Should we choose vector tiles or raster tiles?+

Vector tiles are better when you need client-side styling, smooth rotation, language changes, or selective layer visibility. Raster tiles are easier to serve and cache because the server sends finished images. Vector stacks demand more from the client and require careful renderer compatibility testing. Raster stacks make style changes slower because tiles usually need to be regenerated or invalidated.

Is offline map support realistic?+

Yes, but it changes the design. You need a packaging format, region selection, update strategy, storage limits, and rules for expired data. Offline routing and search require local indexes, not just cached images. Mobile devices also have battery and disk constraints. Plan for partial downloads, interrupted updates, and a clear way to remove old map packages.

How do search and geocoding fit into an open source map stack?+

Geocoding is usually a separate service, not a built-in property of the visual map. It needs normalized address data, indexes, language handling, ranking rules, and update jobs. Reverse geocoding has different requirements from forward search. If users expect commercial-grade place search, test real queries from your domain before committing. Rural addresses, aliases, and local languages are common failure points.

What should we expect from routing and turn-by-turn directions?+

Routing depends on data quality, road restrictions, profiles, and update frequency. A walking route, truck route, bike route, and car route can require different assumptions. Turn-by-turn directions also need readable instructions, maneuver detection, localization, and rerouting behavior. If the map supports operations or logistics, test known edge cases like private roads, ferry crossings, height limits, and time-based restrictions.

How do teams manage private layers and permissions?+

Look for layer-level access control, not just login screens around the whole map. Teams often need different rights for viewing, editing, publishing, and exporting layers. Audit trails matter when users edit boundaries, assets, or field observations. If the map exposes tiles or GeoJSON directly, make sure those endpoints enforce the same permissions as the user interface.

Which integrations and APIs matter most for map projects?+

The important interfaces are usually tile endpoints, GeoJSON or feature APIs, style formats, webhooks for data updates, and authentication support. For enterprise systems, database integration and single sign-on may matter more than the map editor itself. For product teams, check whether the map can be embedded cleanly in web and mobile apps without trapping you in a custom plugin model.

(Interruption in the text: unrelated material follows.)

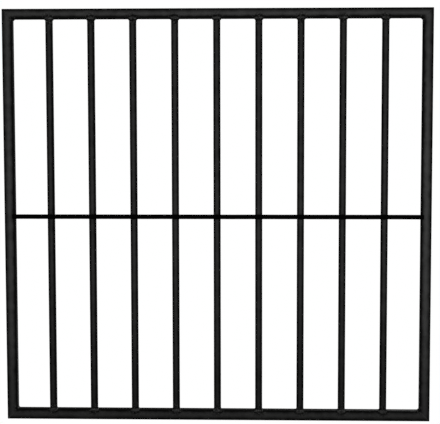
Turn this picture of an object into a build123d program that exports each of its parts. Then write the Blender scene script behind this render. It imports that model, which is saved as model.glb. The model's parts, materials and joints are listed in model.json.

How hard is it to import existing GIS data?+

Import difficulty depends on formats, coordinate systems, geometry quality, and attribute consistency. GeoJSON is convenient, but large datasets often need a spatial database or tiling pipeline. Shapefiles can carry legacy encoding and field-name limits. Expect cleanup for invalid polygons, duplicated features, missing projections, and mismatched IDs. Test imports with real production data, not a simplified sample.

Which security and privacy checks matter for a map?+

Focus on location traces, not just application login. Search queries, route requests, tile coordinates, and click events can reveal where people live, work, or travel. Check log retention, IP handling, API key scope, rate limiting, and whether private layers can leak through cached tiles. For sensitive deployments, review dependencies and request any available third-party assessments or penetration test summaries.

What happens if an open source map project is abandoned?+

Your risk depends on how portable the stack is. Standard data formats, documented tile schemas, and separable services make replacement manageable. A custom renderer, proprietary style format, or undocumented database layout makes it painful. Keep exports of source data, styles, and generated tiles where practical. Also avoid mixing business rules into rendering code, because that makes migration much harder.